*Exercise instructions*:
Extract the listing below in full, unchanged.

(Dataset rows)
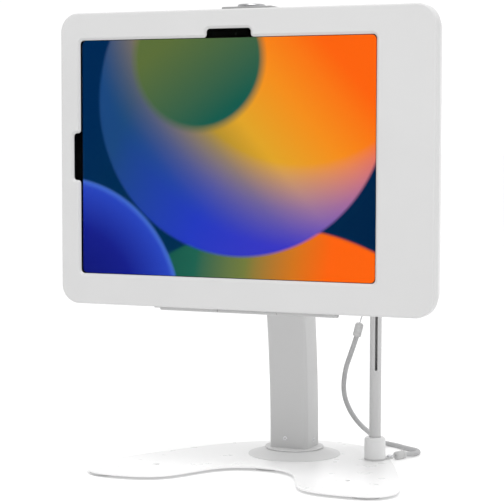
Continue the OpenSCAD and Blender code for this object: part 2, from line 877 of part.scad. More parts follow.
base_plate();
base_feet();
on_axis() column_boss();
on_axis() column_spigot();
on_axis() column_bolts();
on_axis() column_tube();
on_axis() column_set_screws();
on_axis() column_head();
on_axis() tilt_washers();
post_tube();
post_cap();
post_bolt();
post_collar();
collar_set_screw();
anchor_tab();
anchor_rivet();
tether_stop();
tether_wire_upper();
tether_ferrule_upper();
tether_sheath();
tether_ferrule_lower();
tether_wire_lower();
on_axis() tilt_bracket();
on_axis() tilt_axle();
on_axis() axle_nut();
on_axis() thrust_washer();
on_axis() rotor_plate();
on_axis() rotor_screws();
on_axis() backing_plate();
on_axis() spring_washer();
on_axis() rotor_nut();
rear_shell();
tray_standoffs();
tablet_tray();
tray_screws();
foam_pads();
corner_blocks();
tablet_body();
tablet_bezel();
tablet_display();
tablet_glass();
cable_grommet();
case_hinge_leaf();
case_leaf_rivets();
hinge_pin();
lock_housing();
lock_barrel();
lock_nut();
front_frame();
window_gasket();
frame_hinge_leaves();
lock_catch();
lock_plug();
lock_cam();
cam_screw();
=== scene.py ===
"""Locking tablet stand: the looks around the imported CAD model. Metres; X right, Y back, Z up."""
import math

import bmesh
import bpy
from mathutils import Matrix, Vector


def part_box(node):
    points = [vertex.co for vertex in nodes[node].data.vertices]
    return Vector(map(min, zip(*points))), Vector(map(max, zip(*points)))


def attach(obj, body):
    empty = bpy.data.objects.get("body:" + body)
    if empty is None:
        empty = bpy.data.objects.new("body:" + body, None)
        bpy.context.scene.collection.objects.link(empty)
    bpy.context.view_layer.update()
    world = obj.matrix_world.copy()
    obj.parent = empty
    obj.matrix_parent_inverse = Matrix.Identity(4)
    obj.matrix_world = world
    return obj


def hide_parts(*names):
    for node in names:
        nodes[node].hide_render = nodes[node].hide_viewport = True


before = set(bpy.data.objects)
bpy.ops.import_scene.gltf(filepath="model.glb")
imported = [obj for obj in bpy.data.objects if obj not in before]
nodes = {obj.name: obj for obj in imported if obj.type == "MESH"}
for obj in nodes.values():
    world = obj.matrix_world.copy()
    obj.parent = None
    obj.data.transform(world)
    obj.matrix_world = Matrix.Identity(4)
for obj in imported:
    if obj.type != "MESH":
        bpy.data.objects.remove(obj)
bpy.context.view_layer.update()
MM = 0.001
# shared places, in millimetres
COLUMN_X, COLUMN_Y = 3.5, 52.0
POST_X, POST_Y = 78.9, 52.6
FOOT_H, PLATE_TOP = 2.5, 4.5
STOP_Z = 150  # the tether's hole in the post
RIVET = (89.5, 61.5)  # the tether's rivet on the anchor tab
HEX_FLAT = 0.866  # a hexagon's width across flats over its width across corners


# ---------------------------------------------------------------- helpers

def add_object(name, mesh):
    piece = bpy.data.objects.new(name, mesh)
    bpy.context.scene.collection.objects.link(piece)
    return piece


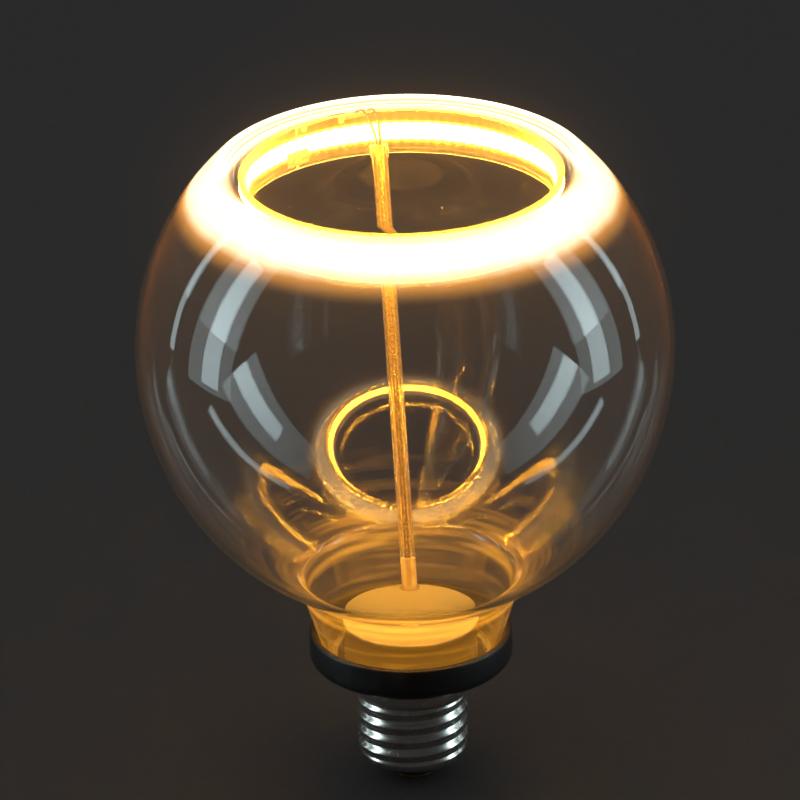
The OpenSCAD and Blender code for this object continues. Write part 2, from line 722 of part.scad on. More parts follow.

*Written solution*:
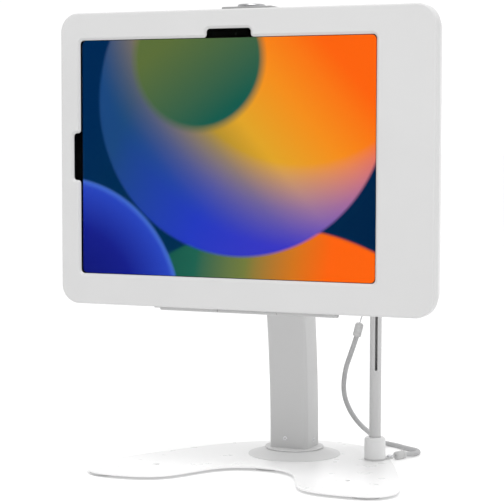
Continue the OpenSCAD and Blender code for this object: part 2, from line 877 of part.scad. More parts follow.
base_plate();
base_feet();
on_axis() column_boss();
on_axis() column_spigot();
on_axis() column_bolts();
on_axis() column_tube();
on_axis() column_set_screws();
on_axis() column_head();
on_axis() tilt_washers();
post_tube();
post_cap();
post_bolt();
post_collar();
collar_set_screw();
anchor_tab();
anchor_rivet();
tether_stop();
tether_wire_upper();
tether_ferrule_upper();
tether_sheath();
tether_ferrule_lower();
tether_wire_lower();
on_axis() tilt_bracket();
on_axis() tilt_axle();
on_axis() axle_nut();
on_axis() thrust_washer();
on_axis() rotor_plate();
on_axis() rotor_screws();
on_axis() backing_plate();
on_axis() spring_washer();
on_axis() rotor_nut();
rear_shell();
tray_standoffs();
tablet_tray();
tray_screws();
foam_pads();
corner_blocks();
tablet_body();
tablet_bezel();
tablet_display();
tablet_glass();
cable_grommet();
case_hinge_leaf();
case_leaf_rivets();
hinge_pin();
lock_housing();
lock_barrel();
lock_nut();
front_frame();
window_gasket();
frame_hinge_leaves();
lock_catch();
lock_plug();
lock_cam();
cam_screw();
=== scene.py ===
"""Locking tablet stand: the looks around the imported CAD model. Metres; X right, Y back, Z up."""
import math

import bmesh
import bpy
from mathutils import Matrix, Vector


def part_box(node):
    points = [vertex.co for vertex in nodes[node].data.vertices]
    return Vector(map(min, zip(*points))), Vector(map(max, zip(*points)))


def attach(obj, body):
    empty = bpy.data.objects.get("body:" + body)
    if empty is None:
        empty = bpy.data.objects.new("body:" + body, None)
        bpy.context.scene.collection.objects.link(empty)
    bpy.context.view_layer.update()
    world = obj.matrix_world.copy()
    obj.parent = empty
    obj.matrix_parent_inverse = Matrix.Identity(4)
    obj.matrix_world = world
    return obj


def hide_parts(*names):
    for node in names:
        nodes[node].hide_render = nodes[node].hide_viewport = True


before = set(bpy.data.objects)
bpy.ops.import_scene.gltf(filepath="model.glb")
imported = [obj for obj in bpy.data.objects if obj not in before]
nodes = {obj.name: obj for obj in imported if obj.type == "MESH"}
for obj in nodes.values():
    world = obj.matrix_world.copy()
    obj.parent = None
    obj.data.transform(world)
    obj.matrix_world = Matrix.Identity(4)
for obj in imported:
    if obj.type != "MESH":
        bpy.data.objects.remove(obj)
bpy.context.view_layer.update()
MM = 0.001
# shared places, in millimetres
COLUMN_X, COLUMN_Y = 3.5, 52.0
POST_X, POST_Y = 78.9, 52.6
FOOT_H, PLATE_TOP = 2.5, 4.5
STOP_Z = 150  # the tether's hole in the post
RIVET = (89.5, 61.5)  # the tether's rivet on the anchor tab
HEX_FLAT = 0.866  # a hexagon's width across flats over its width across corners


# ---------------------------------------------------------------- helpers

def add_object(name, mesh):
    piece = bpy.data.objects.new(name, mesh)
    bpy.context.scene.collection.objects.link(piece)
    return piece


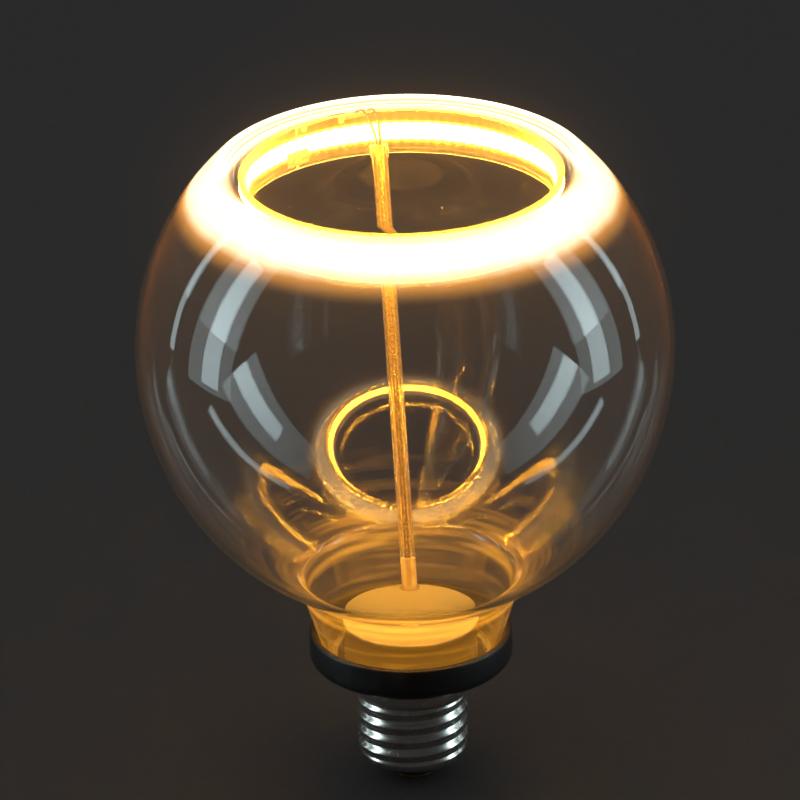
The OpenSCAD and Blender code for this object continues. Write part 2, from line 722 of part.scad on. More parts follow.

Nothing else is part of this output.